### WHAT NEEDS TO BE DONE:
Print again only this span: the line with "const geometry = restingWalnut();", the line with "if empty is", and all lines between them, exactly as given.
## BEGIN
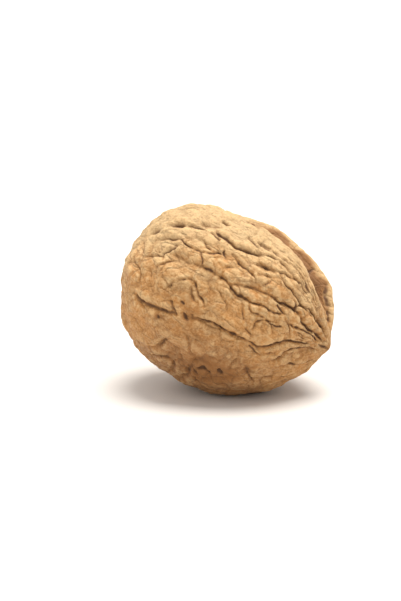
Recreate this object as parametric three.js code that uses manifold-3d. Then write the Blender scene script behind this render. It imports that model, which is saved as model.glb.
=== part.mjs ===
// A whole walnut in its shell, lying on its side on a small flat spot.
// Millimetres, +Z up. The origin is on the surface it rests on, under the middle of its
// bounding box. +X runs along the length of the nut, towards the pointed tip.
import * as THREE from 'three';
import { mergeVertices } from 'three/addons/utils/BufferGeometryUtils.js';
import Module from 'manifold-3d';

// The nut's own axes are x along its length to the tip, y to the upper seam and z to the
// near cheek. A direction on it has a polar angle, 0 at the tip and 180 at the stem end,
// and a turn round the length, 0 on the near cheek and 90 on the upper seam.
const TIP_LENGTH = 19.0;          // from the middle to the tip, without the point
const STEM_LENGTH = 19.7;         // from the middle to the stem end
const CHEEK_RADIUS = 17.0;        // from the middle to either cheek
const UPPER_SEAM_RADIUS = 14.9;   // from the middle to the upper seam, under its rim
const LOWER_SEAM_RADIUS = 18.2;   // from the middle to the lower seam
const FULLNESS = 2.3;             // 2 is a plain ellipsoid, more is fuller
const LOWER_SEAM_TURN = -82;      // degrees

// The point grows out of the rounded body within a few millimetres of the tip.
const POINT_GROWTH = 0.23;        // share of the radius added at the tip
const POINT_SPREAD = 14;          // degrees of polar angle for the growth to fall away
const POINT_ROUNDING = 1.7;       // degrees

// The two halves meet in a seam that stands up as a rim over the tip half.
const SEAM_HEIGHT = 0.35;
const UPPER_RIM_HEIGHT = 1.9;
const UPPER_RIM_SPREAD = 14;      // degrees of turn
const LOWER_RIM_HEIGHT = 0.4;
const LOWER_RIM_SPREAD = 8;       // degrees of turn
const CREST_ROUNDING = 1.5;       // degrees of turn
const VALLEY_DEPTH = 0.9;
const VALLEY_OFFSET = 7.0;        // from the seam plane to the valley beside the upper rim
const VALLEY_WIDTH = 1.6;

// The furrows of the shell, as [polar angle, turn] along each one, in degrees.
const FURROW_DEPTH = 0.55;
const FURROW_WIDTH = 1.3;
const FURROWS = [
  [[127, -36], [100, -30], [76, -24], [49, -29], [31, -18], [14, -14]],
  [[96, 3], [75, -1], [58, 6], [40, 8], [27, 7], [14, 8]],
  [[127, 24], [98, 28], [74, 27], [50, 34], [23, 28]],
  [[119, -70], [97, -46], [73, -58], [34, -51], [18, -58]],
  [[132, 122], [104, 134], [78, 126], [46, 134], [20, 142]],
  [[140, 160], [112, 168], [84, 158], [52, 170], [24, 176]],
  [[130, -164], [100, -172], [70, -160], [40, -166], [18, -150]],
  [[136, -128], [104, -120], [74, -132], [44, -122], [22, -126]],
  [[166, -20], [146, -8], [128, -14]],
  [[166, 140], [150, 132], [136, 140]],
];

const PITCH_DOWN = 23;            // degrees that the tip points below level
const ROLL = 25;                  // degrees that the near cheek is turned up from level
const FLAT_SPOT_DEPTH = 0.8;      // worn off the lowest place, for the spot it rests on

const SEGMENTS_ROUND = 72;
const SEGMENTS_LONG = 44;
const SHELL_COLOUR = 0xc79a68;
const SHELL_ROUGHNESS = 0.7;

const { degToRad, smoothstep } = THREE.MathUtils;

// Unit direction with the given polar angle and turn, in degrees.
function direction(polar, turn) {
  const across = Math.sin(degToRad(polar));
  const round = degToRad(turn);
  return new THREE.Vector3(
    Math.cos(degToRad(polar)), across * Math.sin(round), across * Math.cos(round));
}

function turnsApart(turn, other) {
  return Math.abs(THREE.MathUtils.euclideanModulo(turn - other + 180, 360) - 180);
}

// Radius of the full, smooth body with its point.
function bodyRadius(way, polar) {
  const length = way.x > 0 ? TIP_LENGTH : STEM_LENGTH;
  const seam = way.y > 0 ? UPPER_SEAM_RADIUS : LOWER_SEAM_RADIUS;
  const sum = Math.abs(way.x / length) ** FULLNESS
    + Math.abs(way.y / seam) ** FULLNESS
    + Math.abs(way.z / CHEEK_RADIUS) ** FULLNESS;
  const fromTip = Math.hypot(polar, POINT_ROUNDING);
  return sum ** (-1 / FULLNESS) * (1 + POINT_GROWTH * Math.exp(-fromTip / POINT_SPREAD));
}

// A crest that is sharp at the seam and falls away to both sides.
function crest(apart, spread) {
  return Math.exp(-(Math.hypot(apart, CREST_ROUNDING) - CREST_ROUNDING) / spread);
}

// Height of both seams above the body, with their higher rims over the tip half.
function rimHeight(polar, turn) {
  const seam = SEAM_HEIGHT * smoothstep(polar, 0, 12) * (1 - smoothstep(polar, 168, 180));
  const tipHalf = smoothstep(polar, 4, 35);
  const upper = seam + UPPER_RIM_HEIGHT * tipHalf * (1 - smoothstep(polar, 70, 112));
  const lower = seam + LOWER_RIM_HEIGHT * tipHalf * (1 - smoothstep(polar, 70, 120));
  return upper * crest(turnsApart(turn, 90), UPPER_RIM_SPREAD)
    + lower * crest(turnsApart(turn, LOWER_SEAM_TURN), LOWER_RIM_SPREAD);
}

// Depth of the valley that runs beside the upper rim, on both halves.
function valleyDepth(way, polar, radius) {
  if (way.y < 0) return 0;
  const offset = VALLEY_OFFSET * smoothstep(polar, -10, 45);
  const apart = (Math.abs(way.z) * radius - offset) / VALLEY_WIDTH;
  const fade = smoothstep(polar, 8, 30) * (1 - smoothstep(polar, 80, 105));
  return VALLEY_DEPTH * fade * Math.exp(-(apart ** 2));
}

// The stretches of all furrows, as lines between directions on the unit sphere.
const furrowLines = FURROWS.flatMap((furrow) => {
  const ways = furrow.map(([polar, turn]) => direction(polar, turn));
  return ways.slice(1).map((way, index) => new THREE.Line3(ways[index], way));
});

// Depth of the furrows, deepest on their lines and gone a width or two away.
function furrowDepth(way, radius) {
  const nearest = new THREE.Vector3();
  let apart = Infinity;
  for (const line of furrowLines) {
    line.closestPointToPoint(way, true, nearest);
    apart = Math.min(apart, nearest.distanceTo(way) * radius);
  }
  return FURROW_DEPTH * Math.exp(-((apart / FURROW_WIDTH) ** 2));
}

// Point of the shell's outside in the given direction of the nut's own axes.
function shellPoint(way) {
  const polar = THREE.MathUtils.radToDeg(Math.acos(THREE.MathUtils.clamp(way.x, -1, 1)));
  const turn = THREE.MathUtils.radToDeg(Math.atan2(way.y, way.z));
  const radius = bodyRadius(way, polar);
  const height = rimHeight(polar, turn)
    - valleyDepth(way, polar, radius) - furrowDepth(way, radius);
  return way.clone().multiplyScalar(radius + height);
}

// Turns the nut's own axes into the way it lies, with its tip towards +X.
function restingTurn() {
  const roll = new THREE.Matrix4().makeRotationX(degToRad(90 - ROLL));
  const pitch = new THREE.Matrix4().makeRotationY(degToRad(PITCH_DOWN));
  return pitch.multiply(roll);
}

// The closed shell: a sphere with its poles on the length, pushed out to the surface.
function shellGeometry() {
  const sphere = new THREE.SphereGeometry(1, SEGMENTS_ROUND, SEGMENTS_LONG);
  sphere.rotateZ(-Math.PI / 2);
  sphere.deleteAttribute('normal');
  sphere.deleteAttribute('uv');
  const closed = mergeVertices(sphere);
  const points = closed.getAttribute('position');
  const way = new THREE.Vector3();
  for (let index = 0; index < points.count; index += 1) {
    way.fromBufferAttribute(points, index).normalize();
    points.setXYZ(index, ...shellPoint(way));
  }
  return closed;
}

const wasm = await Module();
wasm.setup();

function toSolid(geometry) {
  return new wasm.Manifold(new wasm.Mesh({
    numProp: 3,
    vertProperties: new Float32Array(geometry.getAttribute('position').array),
    triVerts: new Uint32Array(geometry.index.array),
  }));
}

function toGeometry(solid) {
  const mesh = solid.getMesh();
  const geometry = new THREE.BufferGeometry();
  geometry.setAttribute('position', new THREE.BufferAttribute(mesh.vertProperties, 3));
  geometry.setIndex(new THREE.BufferAttribute(mesh.triVerts, 1));
  return geometry;
}

// Box whose top is at the given height and which reaches well past the nut.
function boxBelow(height) {
  const side = 3 * STEM_LENGTH;
  const box = new THREE.BoxGeometry(side, side, side).translate(0, 0, height - side / 2);
  box.deleteAttribute('normal');
  box.deleteAttribute('uv');
  return mergeVertices(box);
}

// The shell as it lies, with its flat spot on the surface and the origin under it.
function restingWalnut() {
  const shell = shellGeometry();
  shell.applyMatrix4(restingTurn());
  shell.computeBoundingBox();
  const floor = shell.boundingBox.min.z + FLAT_SPOT_DEPTH;
  const geometry = toGeometry(toSolid(shell).subtract(toSolid(boxBelow(floor))));
  geometry.computeBoundingBox();
  const middle = geometry.boundingBox.getCenter(new THREE.Vector3());
  return geometry.translate(-middle.x, -middle.y, -floor);
}

const geometry = restingWalnut();
geometry.computeVertexNormals();
const walnut = new THREE.Mesh(geometry, new THREE.MeshStandardMaterial({
  color: SHELL_COLOUR,
  roughness: SHELL_ROUGHNESS,
  metalness: 0,
}));
walnut.name = 'walnut';

const part = new THREE.Group();
part.add(walnut);

export default part;
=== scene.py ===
"""A whole walnut in its shell, lying on its side on a pale floor in soft studio light."""
import itertools
import math
from typing import NamedTuple

import bpy
import numpy as np
from bpy.props import FloatProperty, FloatVectorProperty, IntProperty, PointerProperty
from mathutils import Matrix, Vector


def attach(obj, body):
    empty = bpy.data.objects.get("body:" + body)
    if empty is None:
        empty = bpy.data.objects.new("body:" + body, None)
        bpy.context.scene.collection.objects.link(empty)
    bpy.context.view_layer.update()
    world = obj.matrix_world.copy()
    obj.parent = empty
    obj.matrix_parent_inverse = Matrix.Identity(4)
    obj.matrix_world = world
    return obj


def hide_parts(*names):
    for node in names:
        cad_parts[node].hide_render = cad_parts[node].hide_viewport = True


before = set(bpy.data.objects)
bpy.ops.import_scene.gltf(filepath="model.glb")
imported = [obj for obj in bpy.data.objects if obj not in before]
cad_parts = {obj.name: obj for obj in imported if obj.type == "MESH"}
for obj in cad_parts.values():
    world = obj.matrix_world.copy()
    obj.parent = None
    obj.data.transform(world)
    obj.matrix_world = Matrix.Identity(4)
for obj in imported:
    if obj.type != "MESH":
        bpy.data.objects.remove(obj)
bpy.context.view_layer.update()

bl_info = {
    "name": "Walnut in its shell",
    "version": (1, 0, 0),
    "blender": (4, 5, 0),
    "location": "View3D > Sidebar > Walnut",
    "description": "Builds a whole walnut with its furrowed shell, and a pale stage for it",
    "category": "Add Mesh",
}

MM = 0.001

# The grid that carries the shell: rings from the tip to the stem end, and steps round it.
RINGS = 248
STEPS = 396

# How far the steps crowd together on the near cheek, where the finest relief is: 0 is even.
CROWDING = 0.35

# Where the nut's middle lies, in metres: the point that its angles are measured about.
MIDDLE = (-0.00055, 0.00036, 0.01847)

# A place on the nut is a polar angle, 0 at the tip and 180 at the stem end, and a turn
# round the length, 0 on the near cheek and 90 on the upper seam. Both are in degrees.
UPPER_SEAM = 90
LOWER_SEAM = -82

# Slightly warm whites, in linear light.
SKY_COLOUR = (1.0, 0.975, 0.945)
LAMP_COLOUR = (1.0, 0.965, 0.92)


class Groove(NamedTuple):
    """A furrow, crack or pit: its half width and depth in millimetres, how far the side
    nearer the upper seam stands above the other, how much painted shade it has, and its route."""
    width: float
    depth: float
    step: float
    painted_shade: float
    route: tuple


# The long furrow low on the near cheek, with its side branches and the hollow it crosses.
LOW_FURROW = (
    Groove(0.75, 0.80, 0.35, 0.65, (
        (131, -37), (126, -37), (119, -36), (112, -34), (105, -32), (99, -31))),
    Groove(0.50, 0.50, 0.0, 0.6, ((106, -25), (103, -28), (100, -31))),
    Groove(1.30, 0.45, 0.0, 0.25, ((97, -29), (92, -29), (86, -28))),
    Groove(0.35, 0.45, 0.0, 0.7, ((96, -28), (94, -30), (91, -31))),
    Groove(0.35, 0.45, 0.0, 0.6, ((91, -27), (89, -28), (86, -27))),
    Groove(0.45, 0.65, 0.35, 0.8, (
        (88, -28), (84, -27), (79, -25), (74, -25), (67, -26), (61, -27), (54, -28), (48, -30),
        (44, -28), (41, -26), (37, -23), (33, -20), (29, -19), (24, -19), (18, -19), (11, -18))),
    Groove(0.90, 0.35, 0.0, 0.3, ((82, -28), (77, -28), (72, -27))),
    Groove(0.28, 0.30, 0.0, 0.6, ((62, -19), (58, -21), (55, -23), (54, -27))),
    Groove(0.35, 0.35, 0.0, 0.8, ((53, -31), (50, -33), (46, -36))),
    Groove(0.28, 0.18, 0.0, 0.4, ((46, -35), (41, -34), (36, -32))),
)

# The furrow along the middle of the near cheek, which forks round smooth lens shapes.
MIDDLE_FURROW = (
    Groove(1.50, 0.55, 0.3, 0.25, ((122, 2), (114, 2), (106, 2), (99, 3), (93, 3))),
    Groove(0.50, 0.55, 0.2, 0.8, ((99, 3), (96, 3), (92, 3), (88, 3))),
    Groove(0.50, 0.60, 0.2, 0.8, ((90, 2), (86, 2), (82, 2), (78, 1))),
    Groove(0.80, 0.50, 0.3, 0.4, (
        (78, 1), (73, 3), (69, 4), (64, 6), (58, 7), (52, 8), (47, 7))),
    Groove(0.42, 0.75, 0.3, 0.95, (
        (50, 7), (47, 7), (45, 8), (42, 9), (39, 10), (36, 10), (33, 10), (29, 9))),
    Groove(0.45, 0.70, 0.2, 0.85, ((31, 9), (28, 6), (24, 5), (20, 4), (15, 6), (10, 9), (6, 10))),
    Groove(0.90, 0.35, 0.0, 0.15, ((38, 10), (30, 8), (22, 5), (14, 6), (8, 9))),
    Groove(0.30, 0.40, 0.1, 0.6, ((38, 12), (36, 16), (33, 19), (29, 22))),
    Groove(0.50, 0.85, 0.3, 0.95, ((79, 1), (75, -1), (71, -3), (67, -3), (62, -4))),
    Groove(0.30, 0.38, 0.1, 0.7, (
        (64, -4), (60, -3), (56, -2), (52, -2), (48, -2), (44, -1), (41, 1))),
    Groove(0.28, 0.30, 0.0, 0.6, ((47, 4), (45, 3), (42, 1))),
    Groove(0.28, 0.30, 0.0, 0.6, ((40, 15), (38, 13), (37, 10))),
)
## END
### TASK OUTPUT:
const geometry = restingWalnut();
geometry.computeVertexNormals();
const walnut = new THREE.Mesh(geometry, new THREE.MeshStandardMaterial({
  color: SHELL_COLOUR,
  roughness: SHELL_ROUGHNESS,
  metalness: 0,
}));
walnut.name = 'walnut';

const part = new THREE.Group();
part.add(walnut);

export default part;
=== scene.py ===
"""A whole walnut in its shell, lying on its side on a pale floor in soft studio light."""
import itertools
import math
from typing import NamedTuple

import bpy
import numpy as np
from bpy.props import FloatProperty, FloatVectorProperty, IntProperty, PointerProperty
from mathutils import Matrix, Vector


def attach(obj, body):
    empty = bpy.data.objects.get("body:" + body)
    if empty is None:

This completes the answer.